Monday, November 06, 2006

Team Tabasamu 2006 Trip Report

Team Tabasamu has just returned from their 12 day dental mission project in Kitale, Kenya – exhausted and exhilarated from the experience, and enthusiastic about its future. The 12-member team included six members of Trinity (Kaylyn Koberna, Otho Kerr, Kyle Evans, Jerry Harbaugh, Megg King and Trey Wilson), three people from New York City (Dr Gary Rabinowitz, Rev. Cari Jackson and Lisa Green) and three people from Bucks County (Dr. Paul Leventhal, Dental Hygienist Tonia Richard and Evelyn Pantuso). Each person brought an array of gifts and talents that allowed our group to function as a team with only 12 hours of training time together. It was a truly awesome thing to see how the cosmic puzzle of personalities and abilities fit together and how things just got done.

Our mission was to provide free dental care and education for underserved communities in the Anglican Diocese of Kitale in western Kenya. In addition, our mission is to provide opportunities for cross-cultural exchange between the two communities. We established some very specific goals in advance of our trip. Here’s the breakdown of our goals and our experiences: (and yes, our equipment arrived on time and in place in advance of our arrival!) We hoped to provide actual treatment (fillings and cleanings) to at least 150 people, and our team of four dental professionals did just that!! We hoped to support local professional treatment for at least another 300 people (dental extractions). We actually examined and treated more than 500 people with the help of about 16 Kenyan volunteers!! We hoped to educate another 450 people on good oral hygiene and preventative techniques. Our “Tooth Tour” team actually made presentations to more than 5000 students at 14 academies and at the two clinics we operated!! Otho Kerr did a phenomenal job heading up the Tooth Tour (“Safari ya Meno” in Kiswahili). Our vans not only visited 14 schools but also some very small parishes in more remote areas of the Diocese. Our programs offered a wonderfully crafted puppet show called “How Tooth Became Healthy” that helped young people understand prevention and the role of diet in a very amusing and musical narrative. The puppet show was conceived by Doylestown’s Evelyn Pantuso (her husband has won four Emmys for his work on “Sesame Street” but she conceived the idea herself!) There were also visual aids and a panel discussion that enabled older children to learn about improving oral health.

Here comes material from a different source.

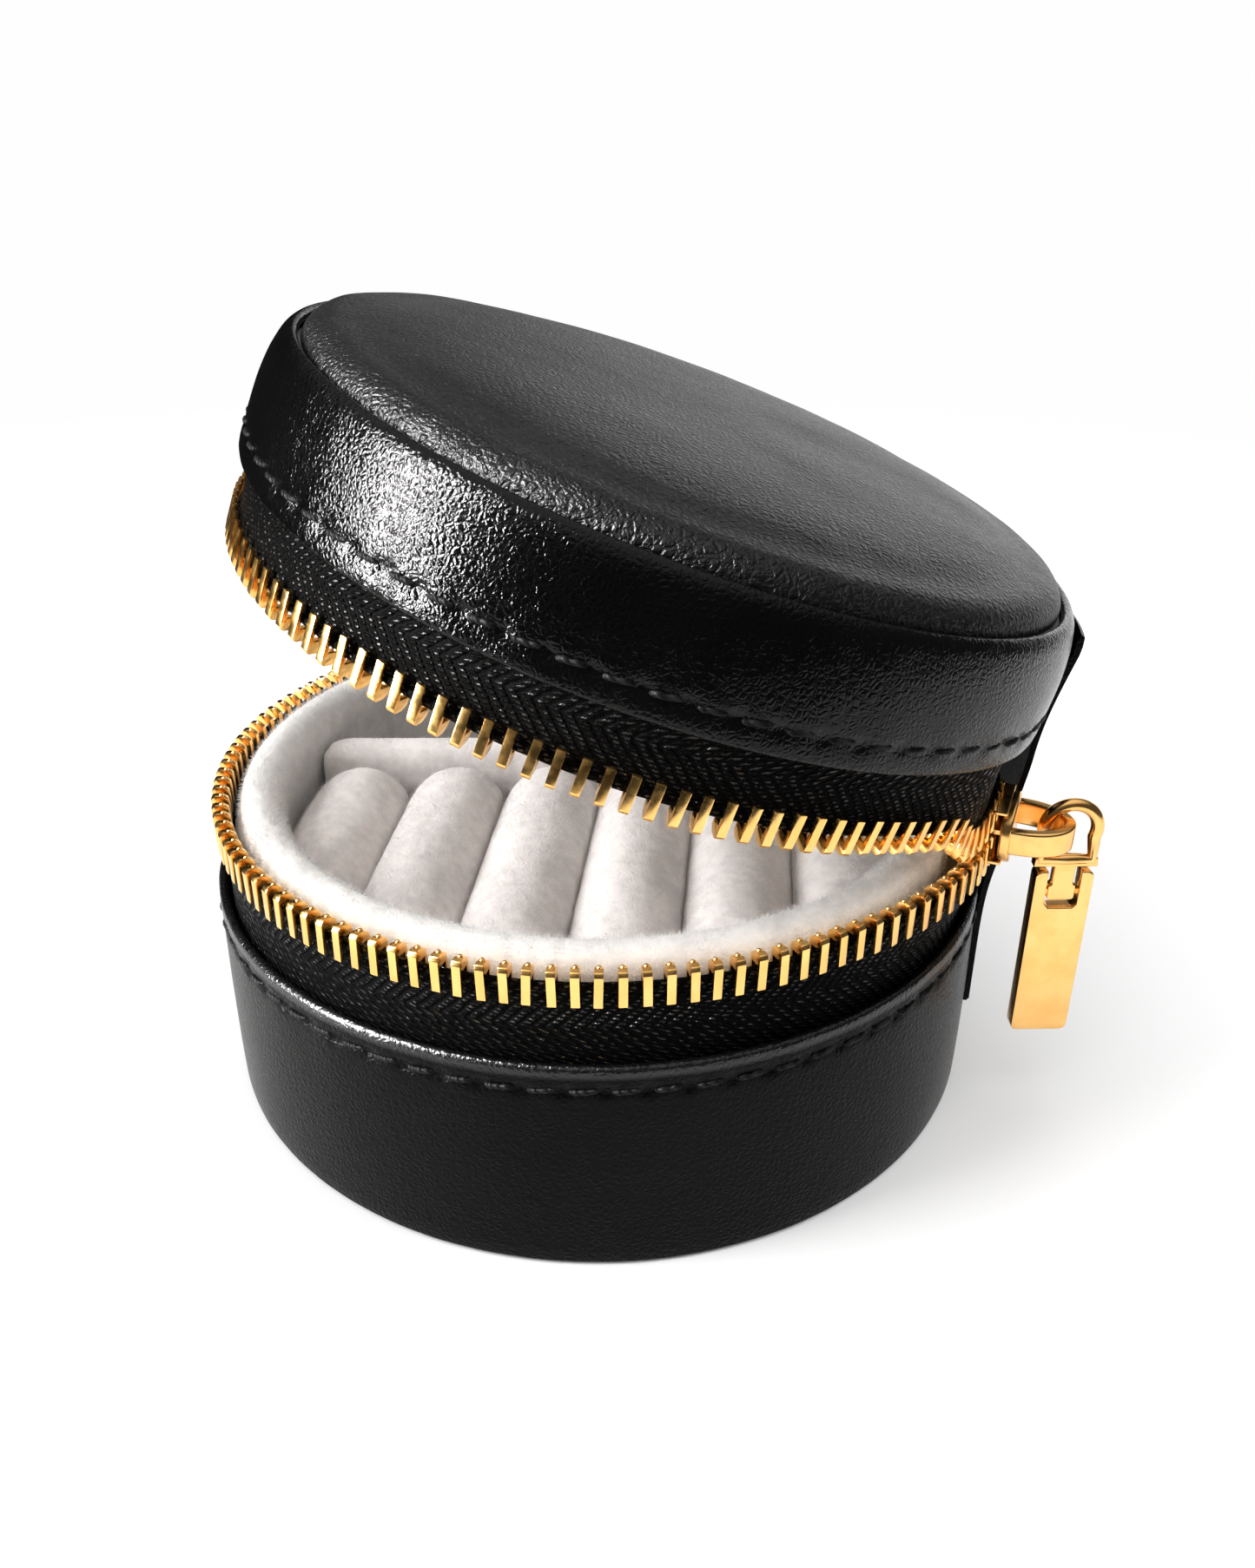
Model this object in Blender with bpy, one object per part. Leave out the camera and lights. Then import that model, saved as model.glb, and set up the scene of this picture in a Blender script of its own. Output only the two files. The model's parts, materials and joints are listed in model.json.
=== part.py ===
"""Round zipped jewelry case: leather tub and lid, velvet-lined, on a fabric hinge.

All lengths in the constants are millimetres and are turned into metres when vertices are made.
Frame: origin at the centre of the underside, +Z up, hinge on +Y, front of the case on -Y.
The lid is drawn closed and then turned open about the hinge line by LID_AJAR.
"""
import bpy
import bmesh
import math
from mathutils import Matrix, Vector

MM = 0.001
SEG = 48                 # facets in a full ring
HINGE_AZ = 90.0          # azimuth of the hinge, degrees from +X
LID_AJAR = 19.1          # how far the lid stands open at rest
HINGE_Y, HINGE_Z = 45.9, 34.5

# outer shell
R_OUT = 45.0             # outer radius of the leather tub
R_WALL_IN = 43.9
Z_TUB_TOP = 25.1
Z_SEAM = 22.3            # stitch line of the tub
Z_LID_EDGE = 45.0        # lower edge of the lid leather, lid closed
Z_LID_SEAM = 47.6
Z_LID_SHOULDER = 57.9
Z_LID_TOP = 62.0
# board shell behind the leather
R_BOARD_OUT, R_BOARD_IN = 42.6, 41.5
# zip
R_TAPE_IN, R_TAPE_OUT = 43.0, 43.5
R_TOOTH_IN, R_TOOTH_OUT = 42.5, 44.3
Z_ZIP = 35.75            # plane where the two rows of teeth meet
ZIP_SLIT = 0.55          # each row stops this far from that plane
Z_TAPE_LOW_TOP = 31.1
TEETH_PER_TURN = 127
ZIP_START = 20.0         # the lower row starts this far round from the hinge
UPPER_START = 40.0       # the upper row's rigid stretch starts here
TAPE_START = 14.0
# velvet interior
R_RIM_IN, R_RIM_OUT = 37.4, 41.1
R_FILL = 36.9            # radius the interior fittings are cut to
Z_FLOOR = 3.5
ROLL_PITCH, ROLL_HALF = 11.8, 5.7
ROLL_LEAN, X_LEAN = 0.12, -5.0          # sideways drift of the rolls per mm forward, none at X_LEAN
Z_PAD_TOP, Z_ROLL_TOP = 16.0, 31.0
X_ROLL_BACK = -9.1
X_DIV_FRONT, X_DIV_BACK = -9.5, -14.5
Z_DIV_TOP = 31.8
# hinge strap
STRAP_HALF_ANGLE = 18.0
R_STRAP_IN, R_STRAP_OUT = 45.3, 46.5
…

The average Kenyan suffers from EXTREMELY poor oral health, which adversely affects them in a myriad of ways. Dental hygiene and dietary awareness are topics that get very little attention in Kenya. In addition, there is only one dentist for every 300,000 individuals. Knowledge of available dental resources is very poor and dental services most often accessed are emergent (e.g. treating infections and tooth extractions). It is a drain on an individual’s budget to have a tooth pulled ($1.30 US) and so many people live in a chronic state of pain and infection. Painkillers and antibiotics are also not readily available. Our goal is to help our dental community be aware of alternative treatments like fillings, dental cleanings and fluoride treatments and to offer those individuals that choice if the situation is not too serious. We also encouraged students at the academies to consider dentistry as a career and were met with a great deal of interest. We were encouraged by the curiosity and enthusiasm of the students and will maintain contact with interested students to support their potential career choice in dentistry. Kenya needs quality, affordable dental care and between the two clinics we opened for the week and the Tooth Tours, Tabasamu provided a service that the population clearly needs and values.

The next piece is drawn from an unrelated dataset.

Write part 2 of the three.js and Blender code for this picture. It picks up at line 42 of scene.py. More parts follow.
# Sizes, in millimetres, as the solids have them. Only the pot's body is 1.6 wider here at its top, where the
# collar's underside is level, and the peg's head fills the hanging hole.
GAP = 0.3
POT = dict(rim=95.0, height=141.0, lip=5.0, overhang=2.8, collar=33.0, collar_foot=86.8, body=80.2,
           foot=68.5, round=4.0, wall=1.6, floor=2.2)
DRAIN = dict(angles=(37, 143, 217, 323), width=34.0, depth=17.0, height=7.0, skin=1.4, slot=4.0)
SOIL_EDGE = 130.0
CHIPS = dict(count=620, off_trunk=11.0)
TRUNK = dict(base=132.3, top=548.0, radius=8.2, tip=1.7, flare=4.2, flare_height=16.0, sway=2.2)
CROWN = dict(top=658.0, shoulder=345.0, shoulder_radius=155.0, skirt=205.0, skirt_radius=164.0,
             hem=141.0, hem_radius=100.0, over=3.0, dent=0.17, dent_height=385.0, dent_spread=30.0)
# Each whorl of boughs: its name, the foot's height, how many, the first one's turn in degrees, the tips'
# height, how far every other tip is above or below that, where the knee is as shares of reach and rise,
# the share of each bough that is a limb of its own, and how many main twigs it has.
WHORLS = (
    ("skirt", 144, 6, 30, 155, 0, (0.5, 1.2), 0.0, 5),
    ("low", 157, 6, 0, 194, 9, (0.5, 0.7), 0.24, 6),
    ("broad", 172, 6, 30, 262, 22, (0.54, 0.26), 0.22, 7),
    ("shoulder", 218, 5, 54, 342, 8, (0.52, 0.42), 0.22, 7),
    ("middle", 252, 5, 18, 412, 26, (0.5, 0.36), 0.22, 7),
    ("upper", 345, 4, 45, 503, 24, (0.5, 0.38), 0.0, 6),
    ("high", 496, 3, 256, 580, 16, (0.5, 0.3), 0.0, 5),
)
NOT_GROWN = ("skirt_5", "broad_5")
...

Some of the highlights of cross-cultural experience were: our first annual “Tabasamu Night.” We invited 40 people from the Diocese to a beautifully decorated banquet to say “Welcome,” “Thank-you,” and “Here we are.” Each table of four told a particular tooth story, some based on local folklore and others based on experience. Otho led the entertainment with a solo rendition, a capella, of his brand new now famous Broadway-bound rendition of Tabasamu sang to the melody of “Every Man has a Daydream.” We brought to the group’s attention that Tabasamu was not exclusively a Christian Mission and that we had all just finished experiencing the holy day of Yom Kippur with our Jewish friends on the team. They were very appreciative of this to say the least. As a symbol of the friendship, our two communities exchanged a friendship tile from the Moravian Tileworks in Doylestown and toothbrushes were given to every guest. Every day held endless opportunities to go outside of oneself and experience life through the eyes, ears and steps of Kenyans. Whether it was from the local dishes we ate, the music we heard, the open markets we visited, and the smiling faces we encountered everywhere, Team Tabasamu came away with an appreciation for how God’s Love is celebrated and shared in a beautiful corner of Kenya.